The team chose people with high-quality photos on file who the participating apes had not seen in long periods. The periods ranged from nine months to 26 years, and they also recorded the nature of the relationship the participants had with the people.

The apes were then given access to two photos, one of the familiar apes and the other of a stranger. Researchers used a non-intrusive eye-tracking device to record the apes’ whereabouts and length of time spent staring. It was discovered that the ape social memory and long-term recognition were present in this case.

The Results

A news release stated that although Louise, one bonobo, had not seen her sister Loretta or nephew Erin in 26 years, she “showed a strikingly robust looking bias toward both of them over eight trials.”

According to the release, researchers think that apes’ social memory may last longer than 26 years and may even be similar to that of humans, who lose memory regarding individuals after 15 years nevertheless can recall them for up to 48 years.

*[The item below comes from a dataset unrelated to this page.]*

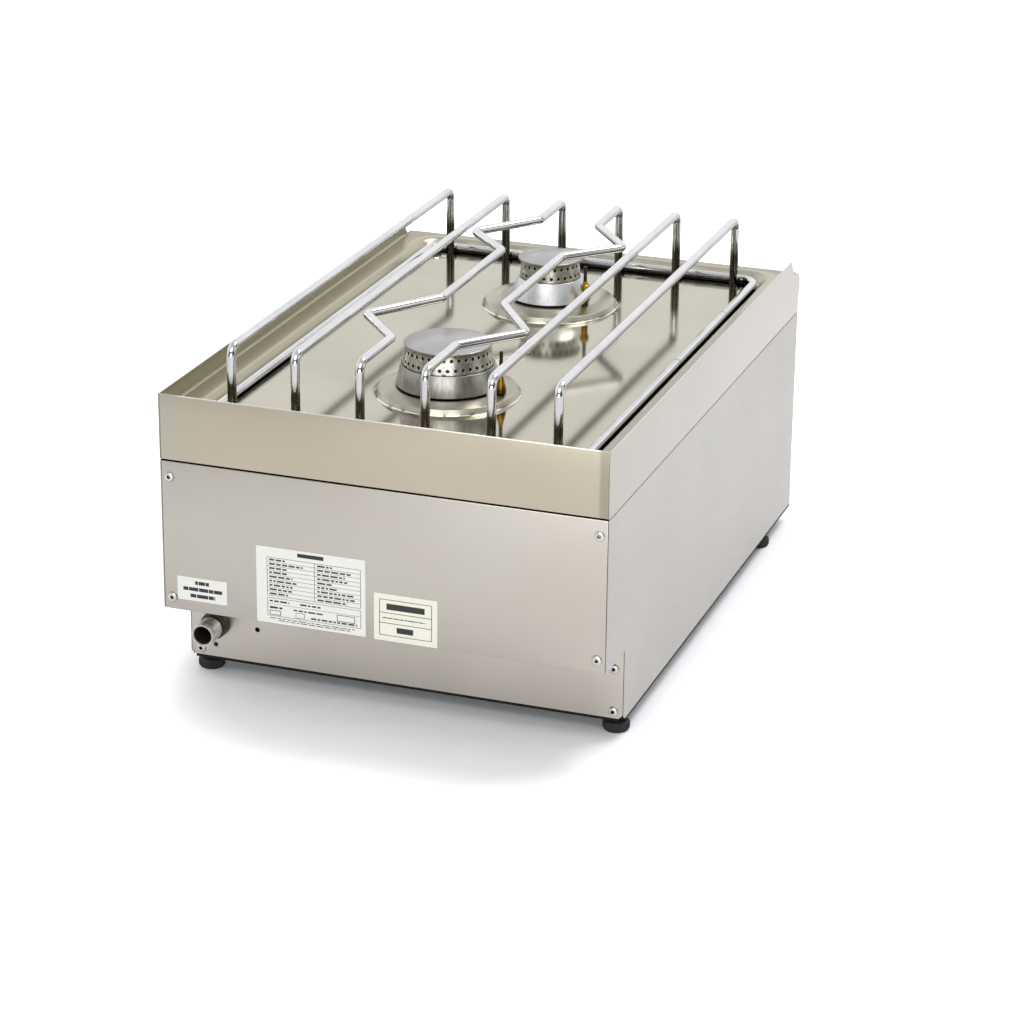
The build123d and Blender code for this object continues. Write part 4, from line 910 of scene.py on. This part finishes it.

The study also suggests that apes might be able to feel the loss of a loved one.

Lewis stated in a press release that “The idea that they do remember others and therefore they may miss these individuals is really a powerful cognitive mechanism and something that’s been thought of as uniquely human.”

By dividing groupmates, poaching and deforestation can negatively impact ape communities. The study’s authors hope to increase awareness of this effect and advance conservation efforts.